Even though the government has moved from its original position to dump the target, and then insisting it be cut from 41,000GWh to around 27,000GWh, it still wants the target to be reduced significantly, to around 32,000GWhh, which would, in effect, cut the task at hand by one-third.
It cannot legislate that change, because of the numbers in the Senate, so is holding talks with Labor, attempting to strike a compromise. But it is in no hurry to do so, because while the uncertainty remains, the large-scale renewable energy industry remains at a standstill, to the benefit of the incumbent fossil fuel generators. It has been six months since the discredited Warburton review completed its report.
Those talks now have the added complexity of being held while everyone is trying to work out who is in charge in Canberra, or who will be in a fortnight. Will a deal be sought before Abbott’s troubled reign is terminated? Or will the negotiators wait until there is a new PM? It is hard to work out exactly what the tactics of the various parties might be.
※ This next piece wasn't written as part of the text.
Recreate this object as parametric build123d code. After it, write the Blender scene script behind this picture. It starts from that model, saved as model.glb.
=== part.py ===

Big business is growing frustrated with the delays, with both the Business Council of Australia – which wants the RET cut back sharply – and the Industry Australia Group, which largely supports it – calling for a quick resolution.
Even Clive Palmer is back in the act, appearing at a press conference on Thursday morning with former Liberal leader John Hewson and calling for clarity on the RET. Greens leader Christine Milne wants Labor to hold firm and resist any changes.
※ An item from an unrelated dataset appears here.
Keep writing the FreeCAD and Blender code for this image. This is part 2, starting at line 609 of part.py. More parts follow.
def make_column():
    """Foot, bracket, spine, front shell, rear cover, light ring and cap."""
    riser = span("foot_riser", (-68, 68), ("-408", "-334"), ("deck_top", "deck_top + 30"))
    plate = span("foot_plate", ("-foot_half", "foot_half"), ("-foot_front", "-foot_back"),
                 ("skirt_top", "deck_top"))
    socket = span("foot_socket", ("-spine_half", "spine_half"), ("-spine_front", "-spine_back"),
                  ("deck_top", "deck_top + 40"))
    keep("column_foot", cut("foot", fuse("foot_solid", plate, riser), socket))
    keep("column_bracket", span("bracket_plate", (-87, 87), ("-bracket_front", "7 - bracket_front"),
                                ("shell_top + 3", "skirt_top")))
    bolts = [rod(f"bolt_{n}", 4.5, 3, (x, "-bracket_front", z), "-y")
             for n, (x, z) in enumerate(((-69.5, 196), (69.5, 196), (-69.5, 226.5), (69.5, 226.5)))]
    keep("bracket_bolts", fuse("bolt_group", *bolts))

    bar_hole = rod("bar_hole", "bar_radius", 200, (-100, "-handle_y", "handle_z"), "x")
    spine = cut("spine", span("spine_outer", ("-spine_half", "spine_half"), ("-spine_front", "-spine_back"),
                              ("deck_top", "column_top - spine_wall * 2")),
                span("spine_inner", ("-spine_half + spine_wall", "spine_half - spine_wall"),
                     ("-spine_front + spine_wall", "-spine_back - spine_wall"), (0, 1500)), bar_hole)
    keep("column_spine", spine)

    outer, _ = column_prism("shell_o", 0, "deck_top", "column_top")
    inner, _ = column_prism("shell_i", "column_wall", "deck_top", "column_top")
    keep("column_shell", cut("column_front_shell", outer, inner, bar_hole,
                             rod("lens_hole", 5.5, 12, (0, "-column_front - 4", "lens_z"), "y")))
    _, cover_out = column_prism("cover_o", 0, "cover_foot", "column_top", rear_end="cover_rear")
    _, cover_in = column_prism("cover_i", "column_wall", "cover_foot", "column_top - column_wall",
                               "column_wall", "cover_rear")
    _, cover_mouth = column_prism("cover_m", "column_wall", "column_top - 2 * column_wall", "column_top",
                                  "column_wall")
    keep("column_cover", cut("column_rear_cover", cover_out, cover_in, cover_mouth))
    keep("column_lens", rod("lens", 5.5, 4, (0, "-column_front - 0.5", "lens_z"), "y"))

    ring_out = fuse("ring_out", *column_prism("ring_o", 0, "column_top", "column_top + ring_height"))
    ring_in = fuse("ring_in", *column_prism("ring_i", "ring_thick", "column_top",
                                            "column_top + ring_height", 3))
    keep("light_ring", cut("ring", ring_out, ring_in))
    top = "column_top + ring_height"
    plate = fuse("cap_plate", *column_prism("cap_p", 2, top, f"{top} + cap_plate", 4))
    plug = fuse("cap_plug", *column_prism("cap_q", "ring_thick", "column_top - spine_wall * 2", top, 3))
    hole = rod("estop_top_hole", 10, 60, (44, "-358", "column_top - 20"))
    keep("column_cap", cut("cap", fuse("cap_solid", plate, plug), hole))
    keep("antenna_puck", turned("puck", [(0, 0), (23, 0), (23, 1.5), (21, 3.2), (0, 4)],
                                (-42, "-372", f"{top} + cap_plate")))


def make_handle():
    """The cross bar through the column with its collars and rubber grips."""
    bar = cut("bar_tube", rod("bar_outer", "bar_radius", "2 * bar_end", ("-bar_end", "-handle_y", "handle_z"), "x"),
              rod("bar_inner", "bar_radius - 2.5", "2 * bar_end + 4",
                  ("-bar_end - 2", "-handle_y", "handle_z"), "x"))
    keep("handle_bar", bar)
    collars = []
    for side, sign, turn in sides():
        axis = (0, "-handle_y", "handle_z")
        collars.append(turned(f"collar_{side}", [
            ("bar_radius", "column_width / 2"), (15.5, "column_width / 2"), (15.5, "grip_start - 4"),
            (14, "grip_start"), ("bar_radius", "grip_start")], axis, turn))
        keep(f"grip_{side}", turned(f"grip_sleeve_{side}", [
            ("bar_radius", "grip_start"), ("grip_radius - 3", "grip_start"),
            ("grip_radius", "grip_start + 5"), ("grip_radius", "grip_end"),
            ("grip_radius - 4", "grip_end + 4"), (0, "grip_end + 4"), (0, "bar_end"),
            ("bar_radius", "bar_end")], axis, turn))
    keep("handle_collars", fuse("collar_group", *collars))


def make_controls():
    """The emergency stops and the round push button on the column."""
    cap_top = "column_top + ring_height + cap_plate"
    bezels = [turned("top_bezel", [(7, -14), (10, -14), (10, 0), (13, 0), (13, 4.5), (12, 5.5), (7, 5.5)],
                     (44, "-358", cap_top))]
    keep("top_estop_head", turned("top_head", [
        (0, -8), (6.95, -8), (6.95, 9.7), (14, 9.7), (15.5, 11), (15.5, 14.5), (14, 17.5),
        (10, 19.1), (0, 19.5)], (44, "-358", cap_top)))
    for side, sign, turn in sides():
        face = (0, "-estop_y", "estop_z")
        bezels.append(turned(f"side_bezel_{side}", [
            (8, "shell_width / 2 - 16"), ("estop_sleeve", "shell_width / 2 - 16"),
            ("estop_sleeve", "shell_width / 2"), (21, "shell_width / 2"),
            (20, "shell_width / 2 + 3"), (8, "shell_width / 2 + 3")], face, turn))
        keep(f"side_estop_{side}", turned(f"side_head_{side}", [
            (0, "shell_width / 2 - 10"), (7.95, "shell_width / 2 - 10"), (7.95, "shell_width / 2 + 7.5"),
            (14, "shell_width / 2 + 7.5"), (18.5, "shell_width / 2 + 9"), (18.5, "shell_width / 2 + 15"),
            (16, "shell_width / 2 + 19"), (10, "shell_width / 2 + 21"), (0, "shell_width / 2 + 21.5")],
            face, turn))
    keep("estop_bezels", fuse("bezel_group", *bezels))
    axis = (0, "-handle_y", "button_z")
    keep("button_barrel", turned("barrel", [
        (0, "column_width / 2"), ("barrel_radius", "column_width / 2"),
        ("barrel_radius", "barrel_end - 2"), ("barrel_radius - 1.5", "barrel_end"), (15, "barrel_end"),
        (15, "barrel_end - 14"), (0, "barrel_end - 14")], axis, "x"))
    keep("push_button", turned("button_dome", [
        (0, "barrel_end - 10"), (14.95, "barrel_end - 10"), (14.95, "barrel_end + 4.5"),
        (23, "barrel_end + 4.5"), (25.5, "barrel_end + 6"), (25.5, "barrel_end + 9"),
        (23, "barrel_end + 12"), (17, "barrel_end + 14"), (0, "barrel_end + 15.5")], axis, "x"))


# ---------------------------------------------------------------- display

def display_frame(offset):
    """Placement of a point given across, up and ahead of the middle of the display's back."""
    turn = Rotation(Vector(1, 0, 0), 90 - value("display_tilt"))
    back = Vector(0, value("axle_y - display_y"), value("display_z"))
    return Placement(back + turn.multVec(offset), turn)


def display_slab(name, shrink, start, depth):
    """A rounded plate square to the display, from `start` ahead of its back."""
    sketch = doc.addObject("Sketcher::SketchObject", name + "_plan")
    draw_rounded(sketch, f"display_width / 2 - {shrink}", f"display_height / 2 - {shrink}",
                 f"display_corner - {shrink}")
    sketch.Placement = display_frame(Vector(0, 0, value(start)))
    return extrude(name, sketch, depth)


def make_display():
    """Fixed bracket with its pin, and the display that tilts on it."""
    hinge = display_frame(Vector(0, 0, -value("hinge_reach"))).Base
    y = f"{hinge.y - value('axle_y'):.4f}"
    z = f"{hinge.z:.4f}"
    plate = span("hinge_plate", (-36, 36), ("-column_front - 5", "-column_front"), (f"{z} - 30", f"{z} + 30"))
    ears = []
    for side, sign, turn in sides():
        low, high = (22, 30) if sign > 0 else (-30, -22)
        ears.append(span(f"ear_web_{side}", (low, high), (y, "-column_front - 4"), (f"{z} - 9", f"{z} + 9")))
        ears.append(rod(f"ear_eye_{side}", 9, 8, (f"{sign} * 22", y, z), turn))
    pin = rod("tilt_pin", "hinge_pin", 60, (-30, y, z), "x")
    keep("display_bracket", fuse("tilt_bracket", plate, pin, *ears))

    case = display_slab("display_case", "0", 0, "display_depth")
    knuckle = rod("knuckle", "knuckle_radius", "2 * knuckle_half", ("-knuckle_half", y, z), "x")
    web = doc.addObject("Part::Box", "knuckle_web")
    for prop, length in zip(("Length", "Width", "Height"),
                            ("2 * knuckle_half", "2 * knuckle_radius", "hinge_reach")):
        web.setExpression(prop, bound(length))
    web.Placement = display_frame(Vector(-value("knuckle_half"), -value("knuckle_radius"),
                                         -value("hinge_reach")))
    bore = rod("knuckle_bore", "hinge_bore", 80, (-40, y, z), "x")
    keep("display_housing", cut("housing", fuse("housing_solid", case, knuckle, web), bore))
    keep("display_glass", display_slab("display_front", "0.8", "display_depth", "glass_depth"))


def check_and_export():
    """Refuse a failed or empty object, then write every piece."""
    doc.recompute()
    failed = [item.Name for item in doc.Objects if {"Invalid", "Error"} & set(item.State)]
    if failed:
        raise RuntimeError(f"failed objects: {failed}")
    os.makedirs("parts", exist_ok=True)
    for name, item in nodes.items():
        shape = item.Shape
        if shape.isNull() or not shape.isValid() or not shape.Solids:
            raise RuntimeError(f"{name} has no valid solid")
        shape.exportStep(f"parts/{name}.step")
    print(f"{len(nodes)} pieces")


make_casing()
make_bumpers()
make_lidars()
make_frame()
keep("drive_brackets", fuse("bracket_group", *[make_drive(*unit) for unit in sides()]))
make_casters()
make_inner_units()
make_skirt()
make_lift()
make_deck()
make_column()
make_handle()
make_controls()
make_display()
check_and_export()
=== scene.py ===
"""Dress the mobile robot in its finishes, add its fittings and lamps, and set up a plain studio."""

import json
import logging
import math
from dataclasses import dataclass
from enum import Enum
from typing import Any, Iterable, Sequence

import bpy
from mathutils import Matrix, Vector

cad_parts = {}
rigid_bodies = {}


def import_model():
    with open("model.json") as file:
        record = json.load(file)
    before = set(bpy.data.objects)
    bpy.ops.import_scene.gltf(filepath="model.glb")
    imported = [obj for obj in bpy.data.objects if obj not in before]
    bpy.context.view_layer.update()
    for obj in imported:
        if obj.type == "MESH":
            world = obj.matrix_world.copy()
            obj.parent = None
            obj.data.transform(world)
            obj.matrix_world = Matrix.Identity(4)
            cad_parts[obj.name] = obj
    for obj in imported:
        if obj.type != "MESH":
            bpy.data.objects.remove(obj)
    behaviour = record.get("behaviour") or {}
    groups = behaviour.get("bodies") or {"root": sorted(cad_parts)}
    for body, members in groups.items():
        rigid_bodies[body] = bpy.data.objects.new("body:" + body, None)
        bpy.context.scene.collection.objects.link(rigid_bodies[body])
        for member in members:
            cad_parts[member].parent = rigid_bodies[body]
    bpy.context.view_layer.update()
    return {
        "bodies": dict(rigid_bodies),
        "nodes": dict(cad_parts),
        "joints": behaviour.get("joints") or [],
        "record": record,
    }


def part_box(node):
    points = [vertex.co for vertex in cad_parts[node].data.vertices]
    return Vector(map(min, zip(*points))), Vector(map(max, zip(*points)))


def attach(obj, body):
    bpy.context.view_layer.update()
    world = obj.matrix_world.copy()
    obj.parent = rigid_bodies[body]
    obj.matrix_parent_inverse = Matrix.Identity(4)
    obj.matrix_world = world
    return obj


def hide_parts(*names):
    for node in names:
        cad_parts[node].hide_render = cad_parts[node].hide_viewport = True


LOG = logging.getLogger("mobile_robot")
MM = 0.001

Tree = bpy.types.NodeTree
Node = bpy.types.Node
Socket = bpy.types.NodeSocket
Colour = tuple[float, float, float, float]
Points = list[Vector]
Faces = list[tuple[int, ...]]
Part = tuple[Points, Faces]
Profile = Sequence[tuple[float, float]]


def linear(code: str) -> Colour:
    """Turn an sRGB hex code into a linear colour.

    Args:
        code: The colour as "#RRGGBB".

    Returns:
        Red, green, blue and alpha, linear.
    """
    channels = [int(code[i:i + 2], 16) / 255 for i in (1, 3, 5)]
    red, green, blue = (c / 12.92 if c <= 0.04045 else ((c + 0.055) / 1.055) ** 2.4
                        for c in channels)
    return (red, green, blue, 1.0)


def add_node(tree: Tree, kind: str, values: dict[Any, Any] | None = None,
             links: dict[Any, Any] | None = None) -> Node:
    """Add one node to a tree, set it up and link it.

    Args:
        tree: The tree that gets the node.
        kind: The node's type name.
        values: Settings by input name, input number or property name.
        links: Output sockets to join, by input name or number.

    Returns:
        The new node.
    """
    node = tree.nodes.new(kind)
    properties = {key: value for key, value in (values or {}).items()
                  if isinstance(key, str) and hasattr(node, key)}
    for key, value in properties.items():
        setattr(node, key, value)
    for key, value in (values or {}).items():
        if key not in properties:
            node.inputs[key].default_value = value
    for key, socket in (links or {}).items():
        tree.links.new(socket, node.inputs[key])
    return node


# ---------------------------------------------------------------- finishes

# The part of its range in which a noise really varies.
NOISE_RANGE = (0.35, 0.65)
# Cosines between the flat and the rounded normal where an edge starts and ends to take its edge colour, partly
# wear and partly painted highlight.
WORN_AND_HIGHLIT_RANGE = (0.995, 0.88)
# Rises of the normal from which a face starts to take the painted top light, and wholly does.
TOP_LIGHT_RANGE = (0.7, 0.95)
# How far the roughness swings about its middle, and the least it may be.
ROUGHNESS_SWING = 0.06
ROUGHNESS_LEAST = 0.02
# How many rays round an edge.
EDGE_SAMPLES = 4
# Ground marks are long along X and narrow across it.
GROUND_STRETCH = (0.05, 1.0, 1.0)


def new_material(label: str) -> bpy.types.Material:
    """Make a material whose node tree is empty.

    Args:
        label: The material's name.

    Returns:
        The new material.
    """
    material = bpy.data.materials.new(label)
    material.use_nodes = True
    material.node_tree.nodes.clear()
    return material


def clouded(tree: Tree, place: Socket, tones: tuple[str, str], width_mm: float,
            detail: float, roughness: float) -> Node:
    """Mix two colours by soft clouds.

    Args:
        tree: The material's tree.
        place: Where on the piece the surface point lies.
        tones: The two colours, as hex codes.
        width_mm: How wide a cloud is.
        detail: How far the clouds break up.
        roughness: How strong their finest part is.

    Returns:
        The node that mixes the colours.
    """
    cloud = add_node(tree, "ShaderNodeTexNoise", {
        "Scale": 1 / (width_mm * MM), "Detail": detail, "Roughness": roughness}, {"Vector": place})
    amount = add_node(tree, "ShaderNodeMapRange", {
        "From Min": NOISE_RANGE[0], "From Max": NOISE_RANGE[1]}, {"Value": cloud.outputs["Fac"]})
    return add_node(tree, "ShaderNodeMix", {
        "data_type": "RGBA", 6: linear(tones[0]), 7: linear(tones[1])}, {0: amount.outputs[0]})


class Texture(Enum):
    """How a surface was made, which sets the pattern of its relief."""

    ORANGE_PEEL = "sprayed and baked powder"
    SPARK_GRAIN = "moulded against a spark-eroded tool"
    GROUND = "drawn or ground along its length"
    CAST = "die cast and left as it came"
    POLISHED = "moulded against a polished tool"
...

“It is not broken. It does not need fixing,” Milne said on Thursday. “It must stay at 41,000GWh and be increased out to 2030 in order to restore confidence and to reduce pollution.”
While this is going on, the generators themselves are threatening a “boycott”, or a capital strike on investments, saying they would choose to pay a penalty price of $93 per MWh (megawatt-hour) rather than contract for new wind or solar farms.
The threats are based on the assumption that it is impossible to meet the 41,000GWh target in the 2020 timeframe, or that it cannot be done below the penalty cost.
This has been debunked by the industry, who point to enough “shovel-ready” wind projects, not to mention a growing portfolio of small and mega-scale solar farms, that could meet the target.
Miles George, who heads Infigen Energy and is also chairman of the Clean Energy Council, said on Wednesday that the “boycott” by the major retailers – if it eventuated – would merit investigation by regulators. He said the threat didn’t make sense, noting that his company, and all the others, could easily build enough wind and solar at a lower cost than the penalty price.
But the generators’ position has been repeatedly endorsed by the government, and environment minister Greg Hunt in particular, who has been arguing in radio interviews that the RET is an effective $93 carbon tax on consumers. ($93 is the effective penalty price)
In October, Hunt told 2GB:
“What we don’t want to see is this risk under Labor’s scheme of a carbon tax of $90 per tonne equivalent. You know, almost four times greater than the carbon tax that, you know, the Australian people just voted to get rid of. And that would be a very odd thing to do and look, I actually think that this is one area where we can get bipartisan support with Labor.
And he told Sky News in December:
“Are they really going to inflict a $93 a tonne carbon tax on the Australian people? And this year, in the first six months, now is the time for them to release their own explanation of what is the carbon tax they would be putting on the Australian population.”
We discussed in more depth Hunt’s arguments here. His position has appalled some in the renewables industry, who describe his comments as ludicrous. They point out that the RET is neither a tax, nor in any way referenced to a tonne of carbon. The government’s own modeling shows that the 41,000GHw target can be met, and that the cost of the RET is offset by falls in wholesale electricity prices. The principal victims of that price fall are coal-fired power plants.
As it turns out, there are growing signs of a corporate market in Australia for renewable energy generation that could partly get around any boycott by the retailers. The corporate market – as in the US and Europe where giants such as Apple, Google, General Electric and Ikea are investing heavily in wind and solar – is interested not just in saving money, but also corporate branding and reputation, an aspect the retailers in Australia appear to think they can paper over.
Now, the renewables industry is concerned that the Abbott government will launch a politically motivated inquiry into the solar industry.
There is no doubt that Australia has proved a lucrative market for cut-price, and low quality solar panels. But the safety issues raised by Hunt, and some media, are overblown, the industry says. And it follows Hunt’s personal attacks on solar industry itself, and his demonisation of the RET support for rooftop solar as a massive cross subsidy.
Which is not to say that the Abbott government hates all renewables. Industry minister Ian Macfarlane, whose portfolio includes energy, was full of praise for the world-first grid connection of Carnegie Wave Energy’s multi-machine project off Garden Island (see picture right, with Carnegie boss Michael Ottaviano).
Macfarlane has been fond of wave energy for years, telling the renewables industry a few years ago that wind and solar were not up to the job, and wave energy was much more interesting. (Ironically, Carnegie’s next big project, a full-scale 3MW installation, will only go ahead because it is being funded by the two agencies Macfarlane and his government want to kill, the CEFC and ARENA).
This prompted a question a few weeks ago from RenewEconomy, noting Macfarlane’s recent absence from clean energy trade events and official openings of wind and solar farms.
No Abbott representative could be bothered to drive all the way out to Royalla (it’s a 24 minute drive from Parliament House) for the opening last year of the 20MW solar farm. Indeed, the only national government representative at the first large-scale solar plant to be connected to Australia’s main grid was foreign minister of Spain, who flew 24 hours. (The project developer was Spanish firm FRV).
Had the minister (Macfarlane), we asked, ever visited a wind farm? It turns out he has – a wind farm in Tasmania, his office tells me – in his days as energy minister in the Howard government, possibly around the time that he chose not to expand the then mandatory renewable energy target.